● TO DO: Repeat the whole listing exactly as written.
--- Start ---
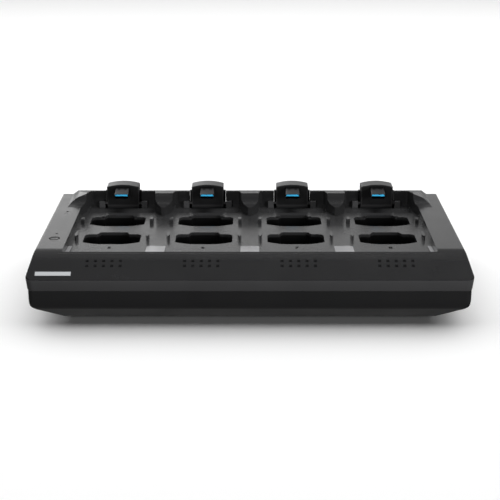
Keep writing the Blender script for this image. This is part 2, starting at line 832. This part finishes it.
@dataclass
class Studio:
    """Pale floor, a soft bright room behind the object, lamps and the camera."""

    camera_place: tuple[float, float, float] = (0.0001, -0.9685, 0.3685)
    pitch: float = 71.0
    lens: float = 87.84
    horizon: float = 2.0
    ceiling: float = 0.45
    front: float = 0.22
    dim_side: float = 0.5
    beneath: float = 0.08
    far_floor: float = 0.12

    def build(self) -> None:
        """Make the room."""
        ground = self.floor()
        self.world()
        overhead = self.lamp("floor_softbox", (0.0, 0.70, 1.0), (4.0, 2.9), 60.0)
        overhead.rotation_euler = (0.0, 0.0, 0.0)
        fill = self.lamp("floor_fill", (0.0, -2.2, 0.9), (3.0, 1.2), 11.0)
        floor_only = self.linked("floor_only", ground, "INCLUDE")
        overhead.light_linking.receiver_collection = floor_only
        fill.light_linking.receiver_collection = floor_only
        rest = self.linked("all_but_floor", ground, "EXCLUDE")
        soft = [self.lamp("front_left_lamp", (-0.5, -1.5, 0.42), (0.4, 0.4), 12.0),
                self.lamp("front_right_lamp", (1.2, -1.1, 0.40), (0.5, 0.4), 28.0),
                self.lamp("rear_lamp", (-0.5, 1.5, 0.6), (0.8, 0.5), 16.0),
                self.lamp("top_lamp", (0.25, 0.3, 1.3), (0.9, 0.9), 30.0)]
        for lamp in soft:
            lamp.visible_glossy = False
            lamp.light_linking.receiver_collection = rest
        self.camera()
        bpy.context.scene.view_settings.view_transform = "Standard"

    def linked(self, name: str, piece: bpy.types.Object, state: str) -> bpy.types.Collection:
        """Collection that makes a lamp light one piece alone, or all but that piece.

        Args:
            name: the collection's name.
            piece: the one piece.
            state: "INCLUDE" for that piece alone, "EXCLUDE" for all the others.

        Returns:
            The collection, for a lamp's receivers.
        """
        group = bpy.data.collections.new(name)
        group.objects.link(piece)
        group.collection_objects[0].light_linking.link_state = state
        return group

    def floor(self) -> bpy.types.Object:
        """Wide pale floor, which the object's own gloss doesn't mirror."""
        deselect()
        bpy.ops.mesh.primitive_plane_add(size=12.0, location=(0, 0, 0))
        ground = bpy.context.object
        ground.name = "studio_floor"
        ground.visible_glossy = False
        ground.visible_diffuse = False
        material = bpy.data.materials.new("studio_floor")
        material.use_nodes = True
        kit = Nodes(material.node_tree)
        shader = kit.add("ShaderNodeBsdfPrincipled", {},
                         {"Base Color": (0.92, 0.92, 0.92, 1.0), "Roughness": 0.9,
                          "Specular IOR Level": 0.0})
        kit.add("ShaderNodeOutputMaterial", {}, {"Surface": shader})
        ground.data.materials.append(material)
        return ground

    def world(self) -> None:
        """Bright near the horizon behind the object, dim above, in front and low in front."""
        world = bpy.data.worlds.new("studio_room")
        bpy.context.scene.world = world
        world.use_nodes = True
        world.cycles_visibility.diffuse = False
        kit = Nodes(world.node_tree)
        way = kit.add("ShaderNodeTexCoord", {}, {}, "Generated")
        up = kit.add("ShaderNodeSeparateXYZ", {}, {"Vector": way}, "Z")
        back = kit.add("ShaderNodeSeparateXYZ", {}, {"Vector": way}, "Y")
        band = kit.ease(up, (0.22, 0.46), (self.horizon, self.ceiling))
        zenith = kit.ease(up, (0.5, 0.95), (1.0, 0.7))
        behind = kit.ease(back, (-0.25, 0.5), (self.front, 1.0))
        nadir = kit.ease(up, (-0.95, -0.35), (self.beneath, 0.03))
        far_floor = kit.ease(back, (0.0, 0.6), (0.0, self.far_floor))
        above = kit.ease(up, (-0.04, 0.02), (0.0, 1.0))
        across = kit.add("ShaderNodeSeparateXYZ", {}, {"Vector": way}, "X")
        side = kit.ease(across, (-0.25, 0.25), (1.1, self.dim_side))
        strength = band * zenith * behind * side * above + (nadir + far_floor) * (1 - above)
        shade = kit.add("ShaderNodeBackground", {}, {"Strength": strength})
        kit.add("ShaderNodeOutputWorld", {}, {"Surface": shade})

    def lamp(self, name: str, place: tuple[float, float, float], size: tuple[float, float],
             power: float) -> bpy.types.Object:
        """Soft rectangular lamp that points at the object."""
        light = bpy.data.lights.new(name, "AREA")
        light.shape = "RECTANGLE"
        light.size, light.size_y = size
        light.energy = power
        lamp = bpy.data.objects.new(name, light)
        lamp.location = place
        lamp.rotation_euler = (-Vector(place)).to_track_quat("-Z", "Y").to_euler()
        bpy.context.scene.collection.objects.link(lamp)
        return lamp

    def camera(self) -> None:
        """Long-lens camera a little above the object."""
        eye = bpy.data.cameras.new("camera")
        eye.lens = self.lens
        eye.sensor_width = 36.0
        view = bpy.data.objects.new("camera", eye)
        view.location = self.camera_place
        view.rotation_euler = (math.radians(self.pitch), 0.0, 0.0)
        bpy.context.scene.collection.objects.link(view)
        bpy.context.scene.camera = view


def wind_springs(paint: Paint) -> None:
    """Make the four return springs and let them stand for their node."""
    coils = [TiltSpring(column).build() for column in COLUMNS]
    whole = merge("wound_tilt_springs", coils)
    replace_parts(paint.place(whole, Body.HOUSING.of(), "steel"), "tilt_springs")


def main() -> None:
    """Build the studio, dress the CAD nodes and add the modelled pieces."""
    logging.basicConfig(level=logging.INFO, format="%(message)s")
    Studio().build()
    paint = Paint()
    CadNodes().dress(paint)
    TrimBand().build(paint)
    for column in COLUMNS:
        Plug(column).build(paint)
    wind_springs(paint)
    BayMarks().build(paint)
    LinkButton().build(paint)
    Foot().build(paint)
    NetworkSocket().build(paint)
    deselect()


if __name__ == "__main__":
    main()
--- End ---
● RESPONSE:
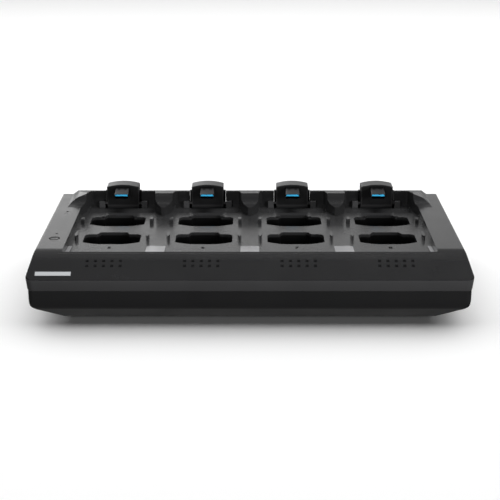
Keep writing the Blender script for this image. This is part 2, starting at line 832. This part finishes it.
@dataclass
class Studio:
    """Pale floor, a soft bright room behind the object, lamps and the camera."""

    camera_place: tuple[float, float, float] = (0.0001, -0.9685, 0.3685)
    pitch: float = 71.0
    lens: float = 87.84
    horizon: float = 2.0
    ceiling: float = 0.45
    front: float = 0.22
    dim_side: float = 0.5
    beneath: float = 0.08
    far_floor: float = 0.12

    def build(self) -> None:
        """Make the room."""
        ground = self.floor()
        self.world()
        overhead = self.lamp("floor_softbox", (0.0, 0.70, 1.0), (4.0, 2.9), 60.0)
        overhead.rotation_euler = (0.0, 0.0, 0.0)
        fill = self.lamp("floor_fill", (0.0, -2.2, 0.9), (3.0, 1.2), 11.0)
        floor_only = self.linked("floor_only", ground, "INCLUDE")
        overhead.light_linking.receiver_collection = floor_only
        fill.light_linking.receiver_collection = floor_only
        rest = self.linked("all_but_floor", ground, "EXCLUDE")
        soft = [self.lamp("front_left_lamp", (-0.5, -1.5, 0.42), (0.4, 0.4), 12.0),
                self.lamp("front_right_lamp", (1.2, -1.1, 0.40), (0.5, 0.4), 28.0),
                self.lamp("rear_lamp", (-0.5, 1.5, 0.6), (0.8, 0.5), 16.0),
                self.lamp("top_lamp", (0.25, 0.3, 1.3), (0.9, 0.9), 30.0)]
        for lamp in soft:
            lamp.visible_glossy = False
            lamp.light_linking.receiver_collection = rest
        self.camera()
        bpy.context.scene.view_settings.view_transform = "Standard"

    def linked(self, name: str, piece: bpy.types.Object, state: str) -> bpy.types.Collection:
        """Collection that makes a lamp light one piece alone, or all but that piece.

        Args:
            name: the collection's name.
            piece: the one piece.
            state: "INCLUDE" for that piece alone, "EXCLUDE" for all the others.

        Returns:
            The collection, for a lamp's receivers.
        """
        group = bpy.data.collections.new(name)
        group.objects.link(piece)
        group.collection_objects[0].light_linking.link_state = state
        return group

    def floor(self) -> bpy.types.Object:
        """Wide pale floor, which the object's own gloss doesn't mirror."""
        deselect()
        bpy.ops.mesh.primitive_plane_add(size=12.0, location=(0, 0, 0))
        ground = bpy.context.object
        ground.name = "studio_floor"
        ground.visible_glossy = False
        ground.visible_diffuse = False
        material = bpy.data.materials.new("studio_floor")
        material.use_nodes = True
        kit = Nodes(material.node_tree)
        shader = kit.add("ShaderNodeBsdfPrincipled", {},
                         {"Base Color": (0.92, 0.92, 0.92, 1.0), "Roughness": 0.9,
                          "Specular IOR Level": 0.0})
        kit.add("ShaderNodeOutputMaterial", {}, {"Surface": shader})
        ground.data.materials.append(material)
        return ground

    def world(self) -> None:
        """Bright near the horizon behind the object, dim above, in front and low in front."""
        world = bpy.data.worlds.new("studio_room")
        bpy.context.scene.world = world
        world.use_nodes = True
        world.cycles_visibility.diffuse = False
        kit = Nodes(world.node_tree)
        way = kit.add("ShaderNodeTexCoord", {}, {}, "Generated")
        up = kit.add("ShaderNodeSeparateXYZ", {}, {"Vector": way}, "Z")
        back = kit.add("ShaderNodeSeparateXYZ", {}, {"Vector": way}, "Y")
        band = kit.ease(up, (0.22, 0.46), (self.horizon, self.ceiling))
        zenith = kit.ease(up, (0.5, 0.95), (1.0, 0.7))
        behind = kit.ease(back, (-0.25, 0.5), (self.front, 1.0))
        nadir = kit.ease(up, (-0.95, -0.35), (self.beneath, 0.03))
        far_floor = kit.ease(back, (0.0, 0.6), (0.0, self.far_floor))
        above = kit.ease(up, (-0.04, 0.02), (0.0, 1.0))
        across = kit.add("ShaderNodeSeparateXYZ", {}, {"Vector": way}, "X")
        side = kit.ease(across, (-0.25, 0.25), (1.1, self.dim_side))
        strength = band * zenith * behind * side * above + (nadir + far_floor) * (1 - above)
        shade = kit.add("ShaderNodeBackground", {}, {"Strength": strength})
        kit.add("ShaderNodeOutputWorld", {}, {"Surface": shade})

    def lamp(self, name: str, place: tuple[float, float, float], size: tuple[float, float],
             power: float) -> bpy.types.Object:
        """Soft rectangular lamp that points at the object."""
        light = bpy.data.lights.new(name, "AREA")
        light.shape = "RECTANGLE"
        light.size, light.size_y = size
        light.energy = power
        lamp = bpy.data.objects.new(name, light)
        lamp.location = place
        lamp.rotation_euler = (-Vector(place)).to_track_quat("-Z", "Y").to_euler()
        bpy.context.scene.collection.objects.link(lamp)
        return lamp

    def camera(self) -> None:
        """Long-lens camera a little above the object."""
        eye = bpy.data.cameras.new("camera")
        eye.lens = self.lens
        eye.sensor_width = 36.0
        view = bpy.data.objects.new("camera", eye)
        view.location = self.camera_place
        view.rotation_euler = (math.radians(self.pitch), 0.0, 0.0)
        bpy.context.scene.collection.objects.link(view)
        bpy.context.scene.camera = view


def wind_springs(paint: Paint) -> None:
    """Make the four return springs and let them stand for their node."""
    coils = [TiltSpring(column).build() for column in COLUMNS]
    whole = merge("wound_tilt_springs", coils)
    replace_parts(paint.place(whole, Body.HOUSING.of(), "steel"), "tilt_springs")


def main() -> None:
    """Build the studio, dress the CAD nodes and add the modelled pieces."""
    logging.basicConfig(level=logging.INFO, format="%(message)s")
    Studio().build()
    paint = Paint()
    CadNodes().dress(paint)
    TrimBand().build(paint)
    for column in COLUMNS:
        Plug(column).build(paint)
    wind_springs(paint)
    BayMarks().build(paint)
    LinkButton().build(paint)
    Foot().build(paint)
    NetworkSocket().build(paint)
    deselect()


if __name__ == "__main__":
    main()